Drugs will always be around, and prostitution will as well. They are not going anywhere. If certain drugs were legalized, this would put drug gangs and crooked drug dealers as well as pimps OUT OF BUSINESS, and it wouldn't cost us a penny to do.
Posted by majorjohnson on July 21, 2008 at 12:35 a.m. (Suggest removal)
Hartley is the typical "conservative" who think conservative means the bible is better than the constitution, and you freaks are why real conservatives don't want anything to do with you any more.
Take your prohibition gays and marriage are what people really care about crap to some island where those are the problems you joke. I couldn't give a rats ass for some guy drooling over his fix, and i wouldn't give a thimble of warm spit for whether joe marries steve. Those things don't have any affect on me, but they are the republican issues. Wallow in the socialism your short sighted narrow minded crap buries us all in.
Conservative like the Pope is how you're conservative. The conservative movement has moved backwards to the dark ages and left us stuck with you crapholes and the socialists.
Posted by wpc3iop on July 21, 2008 at 7:44 a.m. (Suggest removal)
PERSONAL RESPONSIBILITY...no excuses!
Posted by hartley8184 on July 22, 2008 at 5:53 p.m. (Suggest removal)
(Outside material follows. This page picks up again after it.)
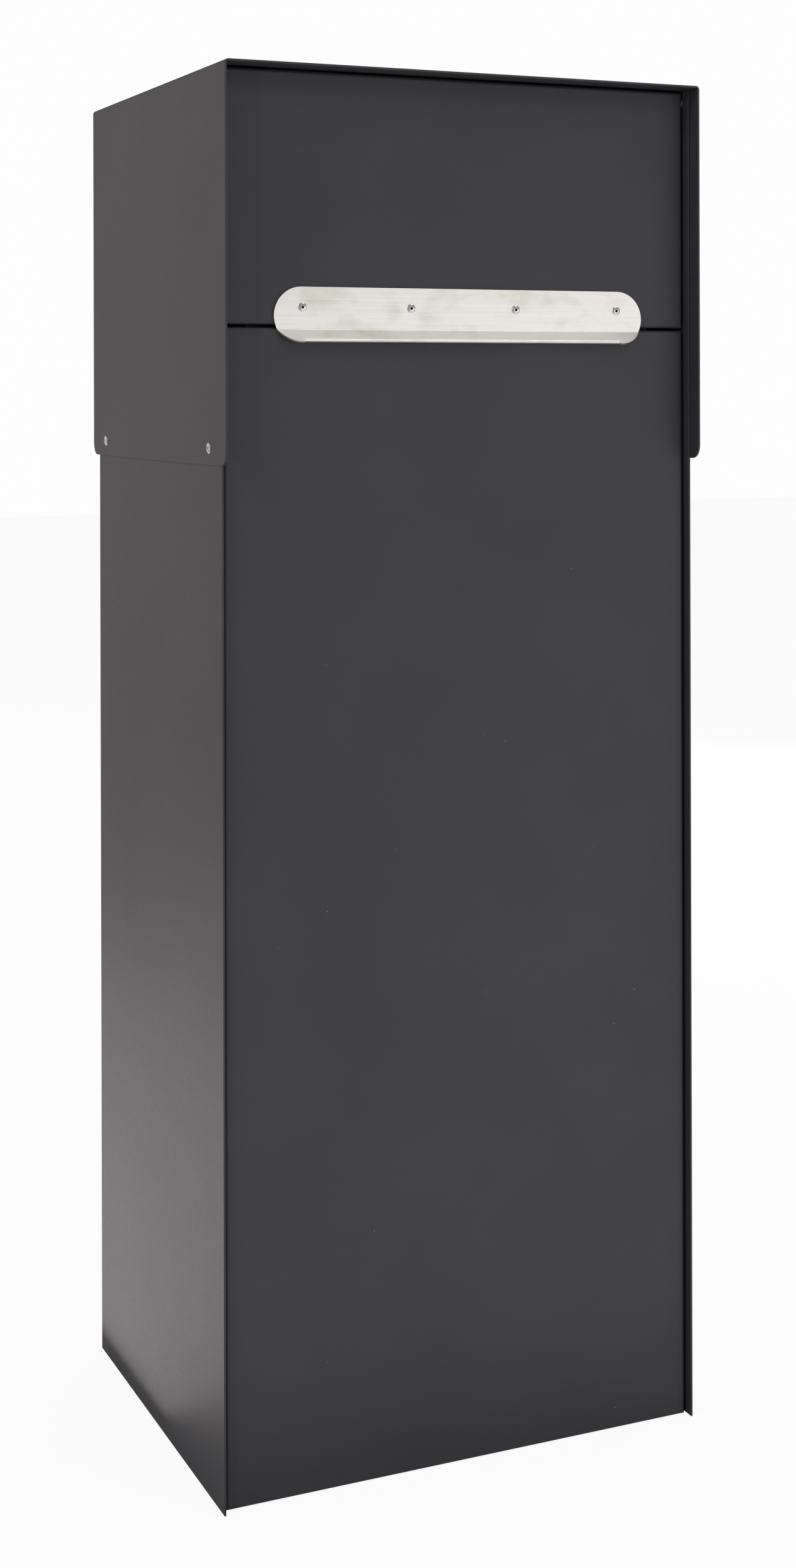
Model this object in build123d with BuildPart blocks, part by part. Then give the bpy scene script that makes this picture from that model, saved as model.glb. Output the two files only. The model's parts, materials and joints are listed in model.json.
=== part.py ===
from build123d import *
import os
from math import atan2, cos, degrees, hypot, radians, sin

# A free-standing parcel drop box of folded sheet steel.
#
# Frame: +X to the right of someone facing the box, +Y into the box, +Z up,
# origin at the middle of the footprint, on the floor. Millimetres throughout.
# The front faces -Y: a fixed lower panel, and above it a top-hung flap with a
# steel pull. Opening the flap lifts a tray that closes the way down to the
# parcels. They are taken out at the back, through a locked door.

# ---------------------------------------------------------------- dimensions
overall_width = 385.0  # across the roof cap
overall_depth = 330.0  # along the roof cap
overall_height = 1025.0
sheet = 1.5  # thickness of every folded steel piece
bend_radius = 3.0  # outside radius of a fold

cap_overhang = 12.0  # roof cap beyond the side walls, front and back
cap_side_height = 285.5  # roof down to the cap's lower edges
cap_corner_radius = 10.0
cap_rivet_rise = 12.0  # rivets above the cap's lower edge
cap_rivet_inset = 6.0  # inwards from the panels' folded rims
cap_rivet_diameter = 4.0
cap_rivet_head = 8.0
cap_rivet_dome = 1.3  # height of the head
rivet_bore_share = 0.31  # a set rivet's bore, as a share of its diameter
rivet_bulb_swell = 1.4  # its blind end, wider than the shank by this much
rivet_bulb_body = 0.6  # share of the blind end's length at full width
dome_shoulder = 0.86  # share of the head's height halfway out
dome_edge = 0.25  # share of the head's height at its rim

panel_recess = 6.0  # front panels and door sit behind the walls' raw edges
panel_gap = 1.5  # between a panel and a side wall
panel_flange = 12.0  # depth of a panel's folded rim
post_leg = 24.0  # leg of a post or jamb along the side wall
post_face = 17.5  # leg of a post or jamb across the opening
jamb_setback = 9.0  # jambs behind the door's rim, clear of its swing
floor_rim = 20.0  # base plate's upturned sides
floor_rim_gap = 3.0  # between those and the posts or jambs
stop_end_gap = 1.0  # between sill or header and a jamb
stop_rise = 25.0  # upright leg of sill and header
sill_leg = 20.0  # leg of the sill on the base plate
top_plate_setback = 29.0  # behind the front face, clear of the flap
top_plate_rim = 15.0
lip_setback = 18.5  # rear skin of the lower panel's upturned edge, behind its face
lip_end_gap = 5.0  # between that edge and a post
lip_rise = 0.4  # that edge above the flap's own

flap_height = 182.4
seam_gap = 2.0  # under the flap
roof_gap = 1.5  # between flap and roof cap
flap_side_flange = 18.0
flap_return = 10.0  # upturned edge behind the flap's foot
flap_hinge_setback = 6.0  # pivot behind the flap's face
flap_hinge_drop = 7.5  # pivot below the flap's top edge
flap_pin_diameter = 4.0

handle_length = 300.0
handle_width = 42.0  # of the flat blank, before its foot is bent out
handle_rise = 27.3  # upper edge above the flap's foot
handle_upper = 30.6  # upper edge down to the crease
handle_lip_angle = 39.0  # how far the foot is bent out from the vertical
handle_crease_radius = 1.0
handle_hem = 6.0  # length of the layer folded back behind the foot
handle_foot = 10.1  # crease down to the hemmed edge
handle_rivet_drop = 14.65  # rivets below the upper edge
handle_rivet_spacing = 85.5
handle_rivet_diameter = 3.2
handle_rivet_head = 6.5
handle_rivet_dome = 0.9
hem_roundness = 0.6  # radius of the hem's fold, as a share of the sheet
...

No Majorjohnson, I'm afraid you are functioning on liberal autopilot now... saying things that you ASSUME I believe and think, because you are stuck in the prevalent paradigm of Fox News vs CNN, Democrat vs. Republican sort of mob hysteria. The 60s are over with. Rob Reiner is retired. Get with reality and start realizing that all politicians are on the same team. Escape from the insanity.